**Supplied information:**
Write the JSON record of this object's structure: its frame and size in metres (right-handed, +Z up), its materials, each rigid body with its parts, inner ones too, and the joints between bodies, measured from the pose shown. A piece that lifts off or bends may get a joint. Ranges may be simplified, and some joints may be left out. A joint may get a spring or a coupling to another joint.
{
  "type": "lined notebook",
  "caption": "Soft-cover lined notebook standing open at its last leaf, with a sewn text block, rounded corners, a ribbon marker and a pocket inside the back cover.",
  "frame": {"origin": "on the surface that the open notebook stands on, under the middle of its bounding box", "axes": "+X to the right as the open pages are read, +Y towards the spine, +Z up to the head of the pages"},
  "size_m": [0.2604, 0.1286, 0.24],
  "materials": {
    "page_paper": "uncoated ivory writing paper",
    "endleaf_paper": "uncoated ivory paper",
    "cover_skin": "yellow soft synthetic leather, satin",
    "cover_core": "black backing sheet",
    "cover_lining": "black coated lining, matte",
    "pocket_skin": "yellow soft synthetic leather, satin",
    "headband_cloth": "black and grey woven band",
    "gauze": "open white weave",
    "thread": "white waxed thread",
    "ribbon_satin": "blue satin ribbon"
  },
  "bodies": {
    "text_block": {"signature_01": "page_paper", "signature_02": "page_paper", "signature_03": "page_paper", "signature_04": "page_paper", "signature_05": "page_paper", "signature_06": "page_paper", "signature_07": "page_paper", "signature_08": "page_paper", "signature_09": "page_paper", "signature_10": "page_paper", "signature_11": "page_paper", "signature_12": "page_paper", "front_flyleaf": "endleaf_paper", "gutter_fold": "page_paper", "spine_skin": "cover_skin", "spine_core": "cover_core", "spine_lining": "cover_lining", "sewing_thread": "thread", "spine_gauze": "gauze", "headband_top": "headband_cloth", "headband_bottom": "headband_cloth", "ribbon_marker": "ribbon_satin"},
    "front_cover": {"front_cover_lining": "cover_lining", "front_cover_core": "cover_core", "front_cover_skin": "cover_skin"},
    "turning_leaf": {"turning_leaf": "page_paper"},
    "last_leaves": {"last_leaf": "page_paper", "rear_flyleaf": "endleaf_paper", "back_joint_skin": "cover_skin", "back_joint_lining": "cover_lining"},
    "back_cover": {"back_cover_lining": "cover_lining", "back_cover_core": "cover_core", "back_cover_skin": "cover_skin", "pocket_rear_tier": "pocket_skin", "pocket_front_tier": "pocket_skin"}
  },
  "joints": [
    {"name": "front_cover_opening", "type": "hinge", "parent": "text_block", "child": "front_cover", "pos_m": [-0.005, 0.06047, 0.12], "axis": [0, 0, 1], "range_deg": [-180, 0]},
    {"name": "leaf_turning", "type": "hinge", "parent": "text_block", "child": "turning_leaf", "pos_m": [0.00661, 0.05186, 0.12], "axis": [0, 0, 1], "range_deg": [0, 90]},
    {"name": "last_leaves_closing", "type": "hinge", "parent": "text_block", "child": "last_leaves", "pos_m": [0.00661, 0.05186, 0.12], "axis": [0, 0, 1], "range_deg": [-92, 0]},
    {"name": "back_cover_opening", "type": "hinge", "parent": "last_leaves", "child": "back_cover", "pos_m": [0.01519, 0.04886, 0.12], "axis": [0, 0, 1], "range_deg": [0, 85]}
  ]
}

**What the exercise asks:** Repeat the listing above without any change.

**Result of the exercise:**
Write the JSON record of this object's structure: its frame and size in metres (right-handed, +Z up), its materials, each rigid body with its parts, inner ones too, and the joints between bodies, measured from the pose shown. A piece that lifts off or bends may get a joint. Ranges may be simplified, and some joints may be left out. A joint may get a spring or a coupling to another joint.
{
  "type": "lined notebook",
  "caption": "Soft-cover lined notebook standing open at its last leaf, with a sewn text block, rounded corners, a ribbon marker and a pocket inside the back cover.",
  "frame": {"origin": "on the surface that the open notebook stands on, under the middle of its bounding box", "axes": "+X to the right as the open pages are read, +Y towards the spine, +Z up to the head of the pages"},
  "size_m": [0.2604, 0.1286, 0.24],
  "materials": {
    "page_paper": "uncoated ivory writing paper",
    "endleaf_paper": "uncoated ivory paper",
    "cover_skin": "yellow soft synthetic leather, satin",
    "cover_core": "black backing sheet",
    "cover_lining": "black coated lining, matte",
    "pocket_skin": "yellow soft synthetic leather, satin",
    "headband_cloth": "black and grey woven band",
    "gauze": "open white weave",
    "thread": "white waxed thread",
    "ribbon_satin": "blue satin ribbon"
  },
  "bodies": {
    "text_block": {"signature_01": "page_paper", "signature_02": "page_paper", "signature_03": "page_paper", "signature_04": "page_paper", "signature_05": "page_paper", "signature_06": "page_paper", "signature_07": "page_paper", "signature_08": "page_paper", "signature_09": "page_paper", "signature_10": "page_paper", "signature_11": "page_paper", "signature_12": "page_paper", "front_flyleaf": "endleaf_paper", "gutter_fold": "page_paper", "spine_skin": "cover_skin", "spine_core": "cover_core", "spine_lining": "cover_lining", "sewing_thread": "thread", "spine_gauze": "gauze", "headband_top": "headband_cloth", "headband_bottom": "headband_cloth", "ribbon_marker": "ribbon_satin"},
    "front_cover": {"front_cover_lining": "cover_lining", "front_cover_core": "cover_core", "front_cover_skin": "cover_skin"},
    "turning_leaf": {"turning_leaf": "page_paper"},
    "last_leaves": {"last_leaf": "page_paper", "rear_flyleaf": "endleaf_paper", "back_joint_skin": "cover_skin", "back_joint_lining": "cover_lining"},
    "back_cover": {"back_cover_lining": "cover_lining", "back_cover_core": "cover_core", "back_cover_skin": "cover_skin", "pocket_rear_tier": "pocket_skin", "pocket_front_tier": "pocket_skin"}
  },
  "joints": [
    {"name": "front_cover_opening", "type": "hinge", "parent": "text_block", "child": "front_cover", "pos_m": [-0.005, 0.06047, 0.12], "axis": [0, 0, 1], "range_deg": [-180, 0]},
    {"name": "leaf_turning", "type": "hinge", "parent": "text_block", "child": "turning_leaf", "pos_m": [0.00661, 0.05186, 0.12], "axis": [0, 0, 1], "range_deg": [0, 90]},
    {"name": "last_leaves_closing", "type": "hinge", "parent": "text_block", "child": "last_leaves", "pos_m": [0.00661, 0.05186, 0.12], "axis": [0, 0, 1], "range_deg": [-92, 0]},
    {"name": "back_cover_opening", "type": "hinge", "parent": "last_leaves", "child": "back_cover", "pos_m": [0.01519, 0.04886, 0.12], "axis": [0, 0, 1], "range_deg": [0, 85]}
  ]
}